--- START OF Information given ---
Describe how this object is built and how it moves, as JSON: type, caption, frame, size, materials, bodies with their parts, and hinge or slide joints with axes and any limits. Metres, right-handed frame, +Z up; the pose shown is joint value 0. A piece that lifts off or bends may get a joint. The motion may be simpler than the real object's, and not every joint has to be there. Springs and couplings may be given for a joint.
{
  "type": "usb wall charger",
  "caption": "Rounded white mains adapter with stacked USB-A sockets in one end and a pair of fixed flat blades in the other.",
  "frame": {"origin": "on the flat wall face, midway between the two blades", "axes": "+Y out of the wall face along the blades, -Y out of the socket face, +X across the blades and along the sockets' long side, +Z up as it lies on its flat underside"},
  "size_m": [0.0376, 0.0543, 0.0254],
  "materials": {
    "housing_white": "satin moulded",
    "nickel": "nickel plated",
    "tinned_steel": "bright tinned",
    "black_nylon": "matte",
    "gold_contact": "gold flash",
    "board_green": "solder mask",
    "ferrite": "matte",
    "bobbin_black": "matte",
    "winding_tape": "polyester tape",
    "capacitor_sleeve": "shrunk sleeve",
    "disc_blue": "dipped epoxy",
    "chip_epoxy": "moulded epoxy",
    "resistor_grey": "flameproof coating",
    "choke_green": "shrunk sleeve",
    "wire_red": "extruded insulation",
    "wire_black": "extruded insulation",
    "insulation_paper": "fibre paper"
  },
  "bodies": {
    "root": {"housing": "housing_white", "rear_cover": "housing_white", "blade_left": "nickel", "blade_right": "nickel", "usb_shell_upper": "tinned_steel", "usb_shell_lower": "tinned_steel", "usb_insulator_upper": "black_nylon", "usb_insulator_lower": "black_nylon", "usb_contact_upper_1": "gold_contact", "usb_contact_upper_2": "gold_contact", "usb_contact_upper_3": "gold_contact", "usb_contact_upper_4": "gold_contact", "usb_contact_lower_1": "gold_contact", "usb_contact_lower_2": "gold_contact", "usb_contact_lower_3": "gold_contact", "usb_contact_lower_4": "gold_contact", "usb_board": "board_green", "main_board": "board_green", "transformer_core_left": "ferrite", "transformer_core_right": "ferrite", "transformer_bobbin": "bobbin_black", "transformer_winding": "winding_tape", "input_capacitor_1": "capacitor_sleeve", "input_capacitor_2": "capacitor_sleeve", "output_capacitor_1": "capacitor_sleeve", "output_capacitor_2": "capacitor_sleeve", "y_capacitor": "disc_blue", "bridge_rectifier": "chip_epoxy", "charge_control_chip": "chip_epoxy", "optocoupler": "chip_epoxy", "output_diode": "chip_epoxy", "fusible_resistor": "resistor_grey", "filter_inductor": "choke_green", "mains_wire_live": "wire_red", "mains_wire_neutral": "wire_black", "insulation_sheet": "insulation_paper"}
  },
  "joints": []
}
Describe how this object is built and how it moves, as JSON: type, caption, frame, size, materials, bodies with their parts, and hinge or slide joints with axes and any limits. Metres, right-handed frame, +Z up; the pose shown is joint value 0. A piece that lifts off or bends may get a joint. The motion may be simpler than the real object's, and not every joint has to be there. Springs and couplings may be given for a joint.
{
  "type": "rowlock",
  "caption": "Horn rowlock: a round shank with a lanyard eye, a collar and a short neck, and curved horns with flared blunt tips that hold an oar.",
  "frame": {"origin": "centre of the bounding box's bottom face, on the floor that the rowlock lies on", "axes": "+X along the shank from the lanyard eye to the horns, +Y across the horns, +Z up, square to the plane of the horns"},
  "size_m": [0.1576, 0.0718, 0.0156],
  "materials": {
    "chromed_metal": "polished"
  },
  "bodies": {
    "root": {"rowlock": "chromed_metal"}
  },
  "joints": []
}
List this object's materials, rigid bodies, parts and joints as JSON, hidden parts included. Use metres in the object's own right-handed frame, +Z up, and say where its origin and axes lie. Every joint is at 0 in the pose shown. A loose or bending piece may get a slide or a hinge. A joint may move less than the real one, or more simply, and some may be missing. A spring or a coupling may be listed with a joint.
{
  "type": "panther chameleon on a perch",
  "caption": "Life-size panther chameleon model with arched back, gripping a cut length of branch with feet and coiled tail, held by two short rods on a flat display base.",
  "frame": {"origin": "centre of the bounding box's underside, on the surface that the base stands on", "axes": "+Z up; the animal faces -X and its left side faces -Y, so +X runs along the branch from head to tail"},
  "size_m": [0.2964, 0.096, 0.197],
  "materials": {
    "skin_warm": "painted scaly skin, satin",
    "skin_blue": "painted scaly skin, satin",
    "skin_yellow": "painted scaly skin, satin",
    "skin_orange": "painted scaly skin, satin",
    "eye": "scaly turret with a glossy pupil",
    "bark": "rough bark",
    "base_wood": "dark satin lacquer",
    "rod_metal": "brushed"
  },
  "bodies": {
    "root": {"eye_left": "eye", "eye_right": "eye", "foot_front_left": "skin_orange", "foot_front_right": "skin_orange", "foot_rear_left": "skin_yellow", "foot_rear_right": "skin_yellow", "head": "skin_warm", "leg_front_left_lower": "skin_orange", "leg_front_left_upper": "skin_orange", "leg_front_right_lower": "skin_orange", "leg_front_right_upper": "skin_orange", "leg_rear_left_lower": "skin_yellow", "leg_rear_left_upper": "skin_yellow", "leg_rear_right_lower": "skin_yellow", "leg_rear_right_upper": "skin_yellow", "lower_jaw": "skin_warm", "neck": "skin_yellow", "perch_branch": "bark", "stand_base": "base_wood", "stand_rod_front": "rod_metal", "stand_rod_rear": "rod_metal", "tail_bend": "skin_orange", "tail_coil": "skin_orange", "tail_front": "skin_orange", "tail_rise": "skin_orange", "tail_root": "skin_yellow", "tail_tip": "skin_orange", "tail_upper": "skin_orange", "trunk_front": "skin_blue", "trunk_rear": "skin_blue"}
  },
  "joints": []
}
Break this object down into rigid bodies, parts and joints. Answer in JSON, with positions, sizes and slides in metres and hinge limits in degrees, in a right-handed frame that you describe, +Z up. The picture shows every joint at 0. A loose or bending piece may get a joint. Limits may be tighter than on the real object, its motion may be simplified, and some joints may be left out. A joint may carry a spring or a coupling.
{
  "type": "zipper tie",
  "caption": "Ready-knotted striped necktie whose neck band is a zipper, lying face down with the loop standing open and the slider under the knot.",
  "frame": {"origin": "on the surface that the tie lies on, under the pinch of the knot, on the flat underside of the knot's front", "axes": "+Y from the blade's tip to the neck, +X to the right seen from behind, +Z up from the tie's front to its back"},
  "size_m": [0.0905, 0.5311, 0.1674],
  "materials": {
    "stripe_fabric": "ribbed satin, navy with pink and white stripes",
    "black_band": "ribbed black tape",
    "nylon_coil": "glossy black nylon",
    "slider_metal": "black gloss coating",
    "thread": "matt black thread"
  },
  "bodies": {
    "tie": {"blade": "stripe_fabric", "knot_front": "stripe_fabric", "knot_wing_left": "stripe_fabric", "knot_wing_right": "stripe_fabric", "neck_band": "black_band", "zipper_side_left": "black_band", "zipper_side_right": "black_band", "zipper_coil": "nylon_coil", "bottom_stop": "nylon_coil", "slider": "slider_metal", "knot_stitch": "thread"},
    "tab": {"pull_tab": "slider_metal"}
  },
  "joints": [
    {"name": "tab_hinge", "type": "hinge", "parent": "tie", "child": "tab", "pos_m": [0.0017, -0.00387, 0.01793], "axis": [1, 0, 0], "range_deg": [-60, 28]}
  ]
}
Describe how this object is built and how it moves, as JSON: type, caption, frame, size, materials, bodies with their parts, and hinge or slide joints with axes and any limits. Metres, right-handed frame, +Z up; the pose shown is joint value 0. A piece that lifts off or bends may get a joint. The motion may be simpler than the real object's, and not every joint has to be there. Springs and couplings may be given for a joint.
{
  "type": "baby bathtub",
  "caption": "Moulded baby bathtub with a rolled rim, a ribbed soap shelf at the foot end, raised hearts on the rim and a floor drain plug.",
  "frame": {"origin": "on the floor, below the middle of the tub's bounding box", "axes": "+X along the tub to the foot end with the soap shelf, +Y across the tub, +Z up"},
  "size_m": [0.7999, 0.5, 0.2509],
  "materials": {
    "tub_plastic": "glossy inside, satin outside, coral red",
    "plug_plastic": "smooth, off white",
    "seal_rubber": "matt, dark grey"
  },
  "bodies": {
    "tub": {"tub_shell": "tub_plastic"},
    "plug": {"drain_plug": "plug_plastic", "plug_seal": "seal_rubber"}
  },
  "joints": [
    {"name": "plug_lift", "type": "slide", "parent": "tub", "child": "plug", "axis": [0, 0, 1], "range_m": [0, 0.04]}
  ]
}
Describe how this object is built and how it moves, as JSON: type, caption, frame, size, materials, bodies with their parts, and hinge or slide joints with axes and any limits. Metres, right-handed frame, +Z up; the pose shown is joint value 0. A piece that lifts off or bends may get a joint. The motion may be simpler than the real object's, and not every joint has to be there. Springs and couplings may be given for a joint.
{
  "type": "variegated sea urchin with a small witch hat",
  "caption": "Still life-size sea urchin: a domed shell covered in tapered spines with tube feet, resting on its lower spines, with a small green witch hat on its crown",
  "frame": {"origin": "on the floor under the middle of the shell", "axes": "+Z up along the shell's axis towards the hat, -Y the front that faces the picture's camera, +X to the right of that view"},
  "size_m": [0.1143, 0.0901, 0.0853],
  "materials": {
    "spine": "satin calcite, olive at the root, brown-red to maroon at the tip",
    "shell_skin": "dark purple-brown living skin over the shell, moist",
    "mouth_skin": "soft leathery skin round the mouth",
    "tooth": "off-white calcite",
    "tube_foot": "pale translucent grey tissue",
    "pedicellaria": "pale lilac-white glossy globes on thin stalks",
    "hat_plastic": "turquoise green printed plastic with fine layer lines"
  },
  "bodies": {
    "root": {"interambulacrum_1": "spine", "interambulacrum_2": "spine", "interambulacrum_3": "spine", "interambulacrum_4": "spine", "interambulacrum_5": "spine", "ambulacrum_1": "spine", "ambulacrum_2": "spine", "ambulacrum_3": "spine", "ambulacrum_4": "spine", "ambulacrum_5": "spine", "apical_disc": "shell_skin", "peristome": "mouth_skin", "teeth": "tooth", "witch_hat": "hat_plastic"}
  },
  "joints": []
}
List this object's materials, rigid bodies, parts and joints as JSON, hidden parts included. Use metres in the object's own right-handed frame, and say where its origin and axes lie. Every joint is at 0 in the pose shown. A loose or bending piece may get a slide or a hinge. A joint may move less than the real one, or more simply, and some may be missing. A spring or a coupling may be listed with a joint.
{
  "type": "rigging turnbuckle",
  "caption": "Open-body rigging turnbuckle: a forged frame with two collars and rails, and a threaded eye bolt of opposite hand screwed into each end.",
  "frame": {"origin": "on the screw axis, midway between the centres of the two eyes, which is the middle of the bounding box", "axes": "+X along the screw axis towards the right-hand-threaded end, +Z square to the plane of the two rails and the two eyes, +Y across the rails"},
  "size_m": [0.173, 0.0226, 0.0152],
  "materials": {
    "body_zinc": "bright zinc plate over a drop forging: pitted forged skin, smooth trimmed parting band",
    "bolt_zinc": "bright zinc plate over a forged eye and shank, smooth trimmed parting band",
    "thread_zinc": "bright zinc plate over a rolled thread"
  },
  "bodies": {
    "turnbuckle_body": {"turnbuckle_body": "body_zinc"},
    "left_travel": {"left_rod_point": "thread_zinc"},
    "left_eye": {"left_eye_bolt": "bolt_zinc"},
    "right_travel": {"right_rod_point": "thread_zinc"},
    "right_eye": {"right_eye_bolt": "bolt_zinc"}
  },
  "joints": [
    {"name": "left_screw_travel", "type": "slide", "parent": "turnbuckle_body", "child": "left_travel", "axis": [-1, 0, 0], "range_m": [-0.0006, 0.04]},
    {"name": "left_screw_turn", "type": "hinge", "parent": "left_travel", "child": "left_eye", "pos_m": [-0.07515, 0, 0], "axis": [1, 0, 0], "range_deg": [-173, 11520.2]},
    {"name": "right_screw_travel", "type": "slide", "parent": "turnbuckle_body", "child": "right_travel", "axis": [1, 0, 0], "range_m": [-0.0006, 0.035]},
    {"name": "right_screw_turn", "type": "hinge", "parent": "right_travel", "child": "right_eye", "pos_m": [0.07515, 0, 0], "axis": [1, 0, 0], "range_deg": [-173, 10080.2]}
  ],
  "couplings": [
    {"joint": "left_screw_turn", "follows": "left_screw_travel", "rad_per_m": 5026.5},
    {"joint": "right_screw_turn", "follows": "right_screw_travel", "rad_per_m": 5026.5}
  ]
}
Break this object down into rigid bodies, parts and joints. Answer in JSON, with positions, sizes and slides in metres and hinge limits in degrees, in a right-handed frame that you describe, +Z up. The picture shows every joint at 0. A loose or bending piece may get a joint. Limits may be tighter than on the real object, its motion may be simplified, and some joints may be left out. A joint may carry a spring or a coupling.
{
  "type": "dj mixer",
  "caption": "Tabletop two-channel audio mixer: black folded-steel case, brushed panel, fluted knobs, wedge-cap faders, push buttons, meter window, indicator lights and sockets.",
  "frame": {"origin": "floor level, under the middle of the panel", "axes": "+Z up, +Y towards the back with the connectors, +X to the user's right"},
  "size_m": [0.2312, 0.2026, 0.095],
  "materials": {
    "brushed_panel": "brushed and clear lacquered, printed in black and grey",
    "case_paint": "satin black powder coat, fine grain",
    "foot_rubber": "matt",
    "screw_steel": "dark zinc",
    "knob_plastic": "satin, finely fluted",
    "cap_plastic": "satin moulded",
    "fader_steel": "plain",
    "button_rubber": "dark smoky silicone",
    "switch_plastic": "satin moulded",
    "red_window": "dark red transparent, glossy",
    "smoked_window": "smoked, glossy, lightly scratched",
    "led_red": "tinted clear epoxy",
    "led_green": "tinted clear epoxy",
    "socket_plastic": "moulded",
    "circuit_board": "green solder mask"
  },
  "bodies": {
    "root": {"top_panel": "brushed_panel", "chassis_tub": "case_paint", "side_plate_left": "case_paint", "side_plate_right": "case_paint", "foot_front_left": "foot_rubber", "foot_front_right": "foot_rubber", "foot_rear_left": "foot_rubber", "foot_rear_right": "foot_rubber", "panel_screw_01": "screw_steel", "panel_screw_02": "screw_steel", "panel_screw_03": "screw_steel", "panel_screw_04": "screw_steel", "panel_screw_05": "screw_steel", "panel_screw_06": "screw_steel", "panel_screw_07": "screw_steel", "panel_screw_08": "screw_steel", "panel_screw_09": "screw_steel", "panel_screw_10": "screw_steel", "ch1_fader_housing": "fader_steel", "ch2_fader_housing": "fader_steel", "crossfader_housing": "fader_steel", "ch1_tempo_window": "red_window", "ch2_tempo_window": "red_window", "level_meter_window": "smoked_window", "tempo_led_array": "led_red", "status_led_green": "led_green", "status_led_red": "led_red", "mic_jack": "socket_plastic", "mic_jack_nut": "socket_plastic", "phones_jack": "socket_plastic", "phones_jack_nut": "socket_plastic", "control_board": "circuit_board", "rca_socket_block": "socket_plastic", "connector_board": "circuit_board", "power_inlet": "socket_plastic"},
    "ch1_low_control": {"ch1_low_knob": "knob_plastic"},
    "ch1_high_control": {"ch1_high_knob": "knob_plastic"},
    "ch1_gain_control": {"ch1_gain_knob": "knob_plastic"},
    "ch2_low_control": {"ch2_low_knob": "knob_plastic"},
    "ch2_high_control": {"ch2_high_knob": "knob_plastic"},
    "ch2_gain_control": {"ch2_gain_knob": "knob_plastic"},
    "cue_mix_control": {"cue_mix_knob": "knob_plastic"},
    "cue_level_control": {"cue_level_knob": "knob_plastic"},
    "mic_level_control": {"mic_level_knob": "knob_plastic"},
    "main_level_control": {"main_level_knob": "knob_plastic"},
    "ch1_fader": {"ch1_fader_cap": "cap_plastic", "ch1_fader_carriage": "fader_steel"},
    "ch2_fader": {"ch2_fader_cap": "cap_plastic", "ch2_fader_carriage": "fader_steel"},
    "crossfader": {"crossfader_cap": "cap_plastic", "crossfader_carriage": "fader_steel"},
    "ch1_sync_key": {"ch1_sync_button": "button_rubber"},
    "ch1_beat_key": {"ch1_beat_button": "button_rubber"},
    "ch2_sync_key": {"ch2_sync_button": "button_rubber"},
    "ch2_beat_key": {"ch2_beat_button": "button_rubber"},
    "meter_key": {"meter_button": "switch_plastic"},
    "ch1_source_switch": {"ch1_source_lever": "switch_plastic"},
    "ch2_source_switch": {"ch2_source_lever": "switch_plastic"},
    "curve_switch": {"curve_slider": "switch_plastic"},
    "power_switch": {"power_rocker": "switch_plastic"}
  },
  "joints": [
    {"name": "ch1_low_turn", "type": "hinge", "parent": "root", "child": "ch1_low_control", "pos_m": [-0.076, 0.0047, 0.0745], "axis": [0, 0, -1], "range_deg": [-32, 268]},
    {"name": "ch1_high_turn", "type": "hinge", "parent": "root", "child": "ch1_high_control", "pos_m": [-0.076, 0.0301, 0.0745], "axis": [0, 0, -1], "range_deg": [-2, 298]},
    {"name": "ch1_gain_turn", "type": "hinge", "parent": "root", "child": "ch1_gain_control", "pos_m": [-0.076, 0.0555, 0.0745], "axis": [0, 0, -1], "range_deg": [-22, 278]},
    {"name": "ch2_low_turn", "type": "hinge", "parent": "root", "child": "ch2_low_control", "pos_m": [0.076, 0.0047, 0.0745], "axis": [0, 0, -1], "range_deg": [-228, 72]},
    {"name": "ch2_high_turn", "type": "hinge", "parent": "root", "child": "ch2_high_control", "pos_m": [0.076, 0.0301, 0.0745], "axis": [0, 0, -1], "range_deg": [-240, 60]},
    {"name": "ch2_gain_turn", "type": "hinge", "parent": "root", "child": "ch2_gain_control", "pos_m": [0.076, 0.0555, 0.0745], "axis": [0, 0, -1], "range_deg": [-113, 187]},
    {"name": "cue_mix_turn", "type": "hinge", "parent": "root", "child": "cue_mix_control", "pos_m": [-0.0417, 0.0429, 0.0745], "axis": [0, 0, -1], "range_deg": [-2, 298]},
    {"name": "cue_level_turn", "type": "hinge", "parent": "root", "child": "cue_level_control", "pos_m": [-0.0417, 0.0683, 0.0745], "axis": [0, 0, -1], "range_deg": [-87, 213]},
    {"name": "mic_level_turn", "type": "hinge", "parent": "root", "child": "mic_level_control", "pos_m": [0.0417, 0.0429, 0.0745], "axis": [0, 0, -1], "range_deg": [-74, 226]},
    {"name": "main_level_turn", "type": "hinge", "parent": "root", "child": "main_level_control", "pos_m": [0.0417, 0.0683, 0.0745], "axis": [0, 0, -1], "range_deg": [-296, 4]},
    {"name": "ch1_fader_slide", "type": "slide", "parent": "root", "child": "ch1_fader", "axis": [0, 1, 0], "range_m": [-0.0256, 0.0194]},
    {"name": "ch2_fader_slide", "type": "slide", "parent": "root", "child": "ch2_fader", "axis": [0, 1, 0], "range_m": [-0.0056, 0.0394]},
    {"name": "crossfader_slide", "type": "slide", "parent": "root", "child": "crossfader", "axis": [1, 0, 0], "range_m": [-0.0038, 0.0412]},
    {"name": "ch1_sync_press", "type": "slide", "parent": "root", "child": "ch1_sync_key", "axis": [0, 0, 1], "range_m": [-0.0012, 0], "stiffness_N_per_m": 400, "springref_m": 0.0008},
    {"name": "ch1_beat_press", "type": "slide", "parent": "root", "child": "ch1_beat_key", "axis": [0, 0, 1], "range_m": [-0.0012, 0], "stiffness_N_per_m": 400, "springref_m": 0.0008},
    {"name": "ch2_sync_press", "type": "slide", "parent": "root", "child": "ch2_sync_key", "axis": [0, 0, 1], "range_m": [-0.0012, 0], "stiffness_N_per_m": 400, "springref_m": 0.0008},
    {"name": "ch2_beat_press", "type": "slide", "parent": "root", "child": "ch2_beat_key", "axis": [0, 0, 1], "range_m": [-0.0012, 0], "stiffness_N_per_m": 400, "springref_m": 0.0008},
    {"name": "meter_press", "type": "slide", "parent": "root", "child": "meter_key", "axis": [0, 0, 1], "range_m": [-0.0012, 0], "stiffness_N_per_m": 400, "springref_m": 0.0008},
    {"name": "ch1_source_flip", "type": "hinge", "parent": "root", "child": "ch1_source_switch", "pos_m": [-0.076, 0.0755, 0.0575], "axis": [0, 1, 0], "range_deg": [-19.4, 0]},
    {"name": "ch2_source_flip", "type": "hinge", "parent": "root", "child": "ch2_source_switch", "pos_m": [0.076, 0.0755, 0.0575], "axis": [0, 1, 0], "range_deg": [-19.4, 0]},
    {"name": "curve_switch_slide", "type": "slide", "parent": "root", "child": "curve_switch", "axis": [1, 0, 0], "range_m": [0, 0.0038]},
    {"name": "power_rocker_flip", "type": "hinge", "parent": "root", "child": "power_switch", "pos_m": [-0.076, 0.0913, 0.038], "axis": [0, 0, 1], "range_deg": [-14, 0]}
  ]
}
--- END OF Information given ---
▶ [Exercise prompt]:
Read through the entries and copy every line that includes "hidden".

▶ [Output for this exercise]:
List this object's materials, rigid bodies, parts and joints as JSON, hidden parts included. Use metres in the object's own right-handed frame, +Z up, and say where its origin and axes lie. Every joint is at 0 in the pose shown. A loose or bending piece may get a slide or a hinge. A joint may move less than the real one, or more simply, and some may be missing. A spring or a coupling may be listed with a joint.
List this object's materials, rigid bodies, parts and joints as JSON, hidden parts included. Use metres in the object's own right-handed frame, and say where its origin and axes lie. Every joint is at 0 in the pose shown. A loose or bending piece may get a slide or a hinge. A joint may move less than the real one, or more simply, and some may be missing. A spring or a coupling may be listed with a joint.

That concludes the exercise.